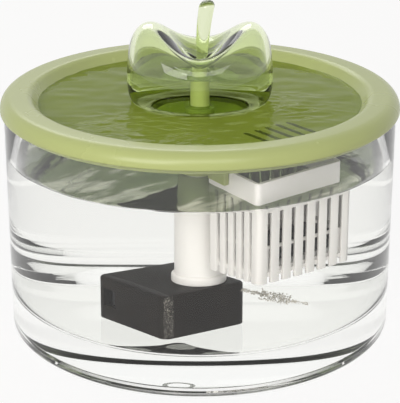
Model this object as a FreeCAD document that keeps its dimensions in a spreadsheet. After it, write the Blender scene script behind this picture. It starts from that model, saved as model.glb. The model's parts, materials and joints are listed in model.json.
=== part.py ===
import FreeCAD, Part

import math
import os

import Sketcher

# Pet water fountain: a glass bowl, a green drinking tray with a clear apple, and a
# submerged pump that feeds the tray through a white riser beside a filter basket.
# Millimetres. The origin is the middle of the bowl's underside and +Z points up.

os.makedirs("parts", exist_ok=True)
doc = FreeCAD.newDocument("pet_water_fountain")
sheet = doc.addObject("Spreadsheet::Sheet", "Sizes")

DRIVING_SIZES = [
    # Bowl
    ("bowl_radius", 98.0, "outer radius of the glass bowl"),
    ("bowl_height", 117.9, "height of the glass rim"),
    ("bowl_wall", 4.0, "thickness of the glass wall"),
    ("bowl_floor", 21.0, "height of the inner floor"),
    ("bowl_foot_round", 6.0, "rounding of the outer lower edge"),
    ("bowl_floor_round", 7.0, "rounding of the inner floor edge"),
    ("bowl_rim_round", 1.2, "rounding of the rim edges"),
    ("bowl_recess_radius", 78.0, "radius of the shallow recess underneath"),
    ("bowl_recess_depth", 1.5, "depth of the recess underneath"),
    # Tray
    ("gasket_height", 1.4, "thickness of the ring between rim and tray"),
    ("gasket_inset", 0.4, "how far the gasket stays inside the glass edges"),
    ("lip_gap", 0.4, "gap between the glass and the tray's outer lip"),
    ("lip_wall", 1.6, "thickness of the tray's outer lip"),
    ("lip_drop", 2.0, "how far the lip hangs below the glass rim"),
    ("lip_round", 1.2, "rounding of the lip's lower edge"),
    ("skirt_gap", 0.8, "gap between the glass and the tray's inner skirt"),
    ("skirt_wall", 2.0, "thickness of the inner skirt"),
    ("skirt_drop", 5.0, "how far the skirt reaches below the glass rim"),
    ("ring_rise", 6.1, "height of the ring's crown above the glass rim"),
    ("ring_wall", 3.6, "thickness of the ring's crown"),
    ("ring_width", 15.0, "width of the rolled ring"),
    ("ring_outer_round", 6.4, "outer rounding of the ring"),
    ("ring_inner_round", 4.6, "inner rounding of the ring"),
    ("dish_sink", 0.9, "depth of the dish floor below the glass rim"),
    ("dish_wall", 2.4, "thickness of the dish floor"),
    ("dish_slope", 5.5, "plan width of the dish's sloping side"),
    ("dish_round", 3.0, "rounding between dish floor and side"),
    ("rib_count", 24.0, "seat ribs above the gasket"),
    ("rib_wall", 1.6, "thickness of one seat rib"),
    ("drain_count", 5.0, "drain slots in the dish"),
    ("drain_pitch", 6.6, "spacing of the drain slots"),
    ("drain_width", 3.0, "width of a drain slot"),
    ("drain_length", 20.0, "length of a drain slot"),
    # Water path
    ("riser_side", 24.0, "distance of the riser from the bowl's axis towards -X"),
    ("riser_stand", 14.3, "distance of the riser's middle from the basket's back"),
    ("riser_radius", 10.0, "outer radius of the riser pipe"),
    ("socket_depth", 10.0, "depth of the riser's socket below the duct cover"),
    ("riser_flange_radius", 11.3, "radius of the riser's foot flange"),
    ("riser_flange_height", 4.5, "height of the foot flange"),
    ("riser_neck_radius", 7.5, "outer radius of the riser's neck"),
    ("neck_gap", 0.4, "gap between the riser's neck and the duct cover"),
    ("riser_bore", 5.4, "radius of the riser's bore"),
    ("socket_gap", 0.15, "gap round the riser's neck in its socket"),
    ("socket_radius", 10.6, "outer radius of the socket under the tray"),
    ("duct_width", 13.0, "inner width of the duct under the dish"),
    ("duct_wall", 2.0, "wall of the duct"),
    ("duct_depth", 8.6, "depth of the duct below the dish floor"),
    ("duct_cover", 2.0, "thickness of the duct's cover"),
    ("cover_lip", 1.5, "height of the cover's locating lip"),
    ("cover_gap", 0.15, "gap round the cover's locating lip"),
    ("spout_radius", 4.0, "outer radius of the spout tube"),
    ("spout_bore", 2.7, "radius of the spout tube's bore"),
    ("spout_rise", 15.0, "height of the spout tube's mouth above the dish floor"),
    ("spout_tail", 3.0, "length of the tube below the dish floor"),
    ("spout_collar", 6.0, "radius of the tube's collar"),
    ("collar_height", 1.5, "height of the tube's collar"),
    ("spout_gap", 0.05, "gap round the tube in the dish floor"),
    # Apple
    ("apple_width", 71.0, "width of the apple across its two lobes"),
    ("apple_height", 42.7, "height of the apple's lobes"),
    ("apple_wall", 2.4, "thickness of the apple's wall"),
    ("apple_mouth", 19.0, "radius of the opening under the apple"),
    ("apple_foot", 0.6, "depth of the flat foot under the apple"),
    ("apple_turn", -38.0, "direction of the apple's wide axis"),
    ("stem_length", 30.3, "length of the stem"),
    ("stem_radius", 2.8, "radius of the stem at its foot"),
    ("stem_tip_radius", 4.1, "radius of the stem at its tip"),
    ("stem_offset", 1.0, "place of the stem's foot from the apple's middle"),
    ("stem_lean", 3.0, "sideways lean of the stem's tip"),
    ("stem_gap", 0.3, "gap round the stem's foot in its seat"),
    # Filter basket
    ("basket_x", -4.6, "middle of the basket along X"),
    ("basket_inset", 31.2, "distance of the basket's middle from the glass"),
    ("basket_length", 51.8, "length of the basket"),
    ("basket_width", 37.0, "width of the basket"),
    ("basket_height", 49.0, "height of the basket"),
    ("basket_hang", 10.8, "distance of the basket's rim below the dish"),
    ("basket_wall", 1.8, "thickness of the basket's walls"),
    ("basket_round", 2.4, "rounding of the basket's upright edges"),
    ("band_height", 14.0, "height of the plain band at the rim"),
    ("teeth_drop", 3.0, "how far the bars reach below the floor"),
    ("basket_floor", 2.0, "thickness of the basket's floor"),
    ("side_slots", 7.0, "slots in each long side"),
    ("side_pitch", 6.6, "spacing of the slots in a long side"),
    ("end_slots", 5.0, "slots in each end"),
    ("end_pitch", 5.8, "spacing of the slots in an end"),
    ("slot_width", 2.3, "width of a slot"),
    ("floor_slit", 26.0, "length of the slits in the basket's floor"),
    ("clip_width", 12.0, "width of the tray's clips"),
    ("clip_tab", 2.6, "thickness of a clip's tabs"),
    ("clip_gap", 0.3, "gap between a clip and the basket's wall"),
    ("clip_reach", 6.2, "how far a clip's outer tab covers the basket"),
    ("clip_inner_reach", 3.5, "how far a clip's inner tab reaches down"),
    ("clip_offset", 7.8, "how far the clips stand from the basket's middle"),
    # Filter cartridge
    ("cartridge_gap", 0.5, "gap round the cartridge in the basket"),
    ("cartridge_height", 13.0, "height of the cartridge frame"),
    ("cartridge_wall", 1.2, "thickness of the cartridge frame"),
    ("cartridge_post", 5.0, "width of the frame's corner posts"),
    ("cartridge_band", 1.6, "height of the frame's rims"),
    ("cartridge_ledge", 3.0, "width of the ledge that carries the filling"),
    ("pad_height", 2.5, "thickness of the filter pad"),
    ("bed_height", 7.5, "thickness of the carbon bed"),
    ("fill_gap", 0.3, "gap round the filling"),
    # Pump casing
    ("pump_length", 44.0, "length of the pump along X"),
    ("pump_width", 44.0, "width of the pump along Y"),
    ("pump_height", 22.0, "height of the pump"),
    ("pump_lift", 1.0, "gap that the suction cups hold below the pump"),
    ("pump_wall", 1.8, "wall of the pump casing"),
    ("pump_round", 4.0, "rounding of the casing's upright edges"),
    ("pump_edge", 1.6, "rounding of the casing's upper edges"),
    ("riser_in_pump_x", 8.0, "riser's place from the pump's middle along X"),
    ("riser_in_pump_y", -8.0, "riser's place from the pump's middle along Y"),
    ("cover_depth", 5.0, "depth of the intake cover"),
    ("window_width", 8.0, "width of the intake window"),
    ("window_height", 9.0, "height of the intake window"),
    ("window_side", 4.0, "distance of the window from the cover's side"),
    ("window_sill", 7.0, "height of the window's sill above the pump's bottom"),
    ("tongue_length", 4.0, "length of the intake cover's tongues"),
    ("tongue_width", 14.0, "width of the intake cover's tongues"),
    ("tongue_wall", 1.2, "thickness of the intake cover's tongues"),
    ("slider_wall", 1.0, "thickness of the flow slider"),
    ("slider_margin", 1.0, "overlap of the slider round the window"),
    ("slider_gap", 0.3, "gap round the slider in its rails"),
    ("rail_wall", 1.0, "thickness of the slider's rails"),
    ("rail_lip", 0.9, "how far a rail's lip covers the slider"),
    ("base_wall", 3.2, "thickness of the pump's base plate"),
    ("base_gap", 0.3, "gap between base plate and casing"),
    ("cup_radius", 6.0, "radius of a suction cup"),
    ("cup_place", 12.0, "place of the cups from the base plate's middle"),
    ("cup_neck", 1.5, "radius of a cup's neck"),
    ("cup_button", 2.6, "radius of the button that holds a cup"),
    ("cup_button_height", 1.1, "height of that button"),
    ("cup_button_room", 1.2, "depth of the recess for the button"),
    ("cup_recess", 1.2, "depth of the recess for a cup"),
    ("sponge_length", 11.0, "thickness of the sponge behind the intake"),
    # Motor
    ("motor_width", 23.0, "width of the motor housing"),
    ("motor_height", 16.4, "height of the motor housing"),
    ("chamber_depth", 8.0, "depth of the impeller chamber"),
    ("chamber_radius", 7.2, "radius of the impeller chamber"),
    ("well_radius", 4.6, "radius of the rotor well"),
    ("well_depth", 17.0, "depth of the rotor well"),
    ("well_wall", 0.8, "wall of the rotor well"),
    ("motor_tail", 4.0, "solid length behind the rotor well"),
    ("stator_wall", 1.4, "wall of the housing round the stator"),
    ("stator_length", 12.0, "length of the stator"),
    ("stator_gap", 0.2, "gap round the stator"),
    ("nozzle_radius", 5.8, "outer radius of the outlet nozzle"),
    ("nozzle_bore", 4.4, "radius of the nozzle's bore"),
    ("nozzle_height", 10.4, "height of the nozzle above the housing"),
    ("nozzle_gap", 0.7, "gap round the nozzle in the riser"),
    ("seal_depth", 0.6, "depth of the seal's groove"),
    ("seal_height", 1.8, "height of the seal"),
    ("seal_place", 5.0, "distance of the seal from the nozzle's mouth"),
    ("seal_proud", 0.4, "how far the seal stands out of its groove"),
    ("cover_plate", 2.0, "thickness of the chamber's cover and the end cap"),
    ("eye_radius", 5.0, "radius of the inlet eye"),
    ("eye_hub", 2.8, "radius of the hub in the eye"),
    ("eye_arm", 1.5, "width of the arms that hold the hub"),
    ("bush_radius", 1.9, "outer radius of a shaft bush"),
    ("bush_length", 1.7, "length of a shaft bush"),
    ("fit_gap", 0.05, "gap of a press or running fit, measured on the radius"),
    ("shaft_radius", 1.0, "radius of the shaft"),
    ("hub_radius", 2.6, "radius of the impeller's hub"),
    ("stem_tube_radius", 2.1, "radius of the impeller's tail tube"),
    ("blade_count", 6.0, "blades of the impeller"),
    ("blade_wall", 0.9, "thickness of a blade"),
    ("blade_gap", 0.8, "gap between blades and chamber"),
    ("back_plate", 1.0, "thickness of the impeller's back plate"),
    ("end_gap", 0.3, "end play of the rotor"),
    ("magnet_radius", 4.0, "outer radius of the rotor magnet"),
    ("magnet_length", 13.0, "length of the rotor magnet"),
    ("screw_head", 1.6, "radius of a screw head"),
    ("screw_head_height", 1.2, "height of a screw head"),
    ("screw_shank", 0.9, "radius of a screw shank"),
    ("screw_length", 5.5, "length of a screw shank"),
    ("screw_margin", 2.2, "distance of the screws from the housing's edges"),
    ("gland_radius", 3.0, "radius of the cable gland"),
    ("gland_flange", 4.2, "radius of the gland's flange"),
    ("gland_flange_height", 1.2, "thickness of the gland's flange"),
    ("gland_bore", 1.6, "radius of the gland's bore"),
]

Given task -
Report all lines of the data above that include the string "parts".

Output below -
Model this object as a FreeCAD document that keeps its dimensions in a spreadsheet. After it, write the Blender scene script behind this picture. It starts from that model, saved as model.glb. The model's parts, materials and joints are listed in model.json.
os.makedirs("parts", exist_ok=True)